Toutefois, ne confondons pas tout: le bonheur n’est pas l’absence de problème. Mais il arrondit les angles en titi. Il est tellement plus agréable d’être heureux avec des problèmes que malheureux avec ces mêmes problèmes! Comme dirait Confucius: l’essayer, c’est l’adopter.
J’ai aussi appris, au fil des ans, que l’action de la Grâce sur les humains se décline dans toutes les cultures, toutes les idéologies, toutes les langues, allant d’Hosanna à
Hamdoulilah, en passant par le suave Gracias a la Vida qui donne toujours envie d’une bonne bière froide au soleil des Antilles!
C’est à croire que partout, tout le temps, tout le monde rend grâce. J’en profite donc pour vous remercier, adorables lecteurs zé lectrices adorées, de me suivre depuis toutes ces années, de me donner du coeur au ventre, de me remettre à ma place quand c’est nécessaire, et de savoir me lire avec ce grain de sel magique qui fait tant de merveilles!
Et puisque vous avez été sages, je vais vous raconter les péripéties récentes de ma vie, quasiment aussi palpitantes que celles de Don Quichotte et ses moulins à vent! Mes rossignolades valent bien une Rossinante!

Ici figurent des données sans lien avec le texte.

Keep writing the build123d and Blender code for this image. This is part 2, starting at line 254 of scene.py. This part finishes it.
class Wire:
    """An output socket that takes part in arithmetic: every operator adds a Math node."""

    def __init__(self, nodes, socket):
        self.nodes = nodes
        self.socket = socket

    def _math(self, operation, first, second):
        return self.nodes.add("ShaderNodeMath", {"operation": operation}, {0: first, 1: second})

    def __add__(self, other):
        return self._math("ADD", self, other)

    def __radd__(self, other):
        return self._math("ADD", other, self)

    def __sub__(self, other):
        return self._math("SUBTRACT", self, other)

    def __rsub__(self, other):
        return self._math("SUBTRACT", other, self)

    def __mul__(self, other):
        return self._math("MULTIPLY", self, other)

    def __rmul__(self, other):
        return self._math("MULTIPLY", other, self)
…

Au début de l’automne dernier et jusqu’en janvier, j’ai accompagné un de mes frères dans son dernier bout de chemin, direction paradis. Depuis, d’autres âmes bien nées sont également entrées dans l’éternité du souvenir, emportant avec elles des fragments de ma vie. Tout cela m’a amené à réfléchir sur le sens de la vie, me remettant en face de ma propre finitude. Tout passe, tout disparaît.
À l’été vint mon Grand Dérangement: quitter un appart que j’occupais depuis trente ans, dans un petit duplex d’un quartier assagi. J’allais avoir 70 ans. À cet âge, on pense à la tranquillité, justement, et, très souvent aussi, on cherche à s’installer dans un endroit conçu pour ce qu’on appelle désespérément «les aînés».
J’ai voulu faire exactement le contraire. Me suis installé près du centre-ville de Montréal, dans un gratte-ciel, là où les bruits de la rue, des étudiants en goguette, des klaxons en délire, de l’humanité en vie se marient si bien dans une sorte d’adrénaline urbaine grisante.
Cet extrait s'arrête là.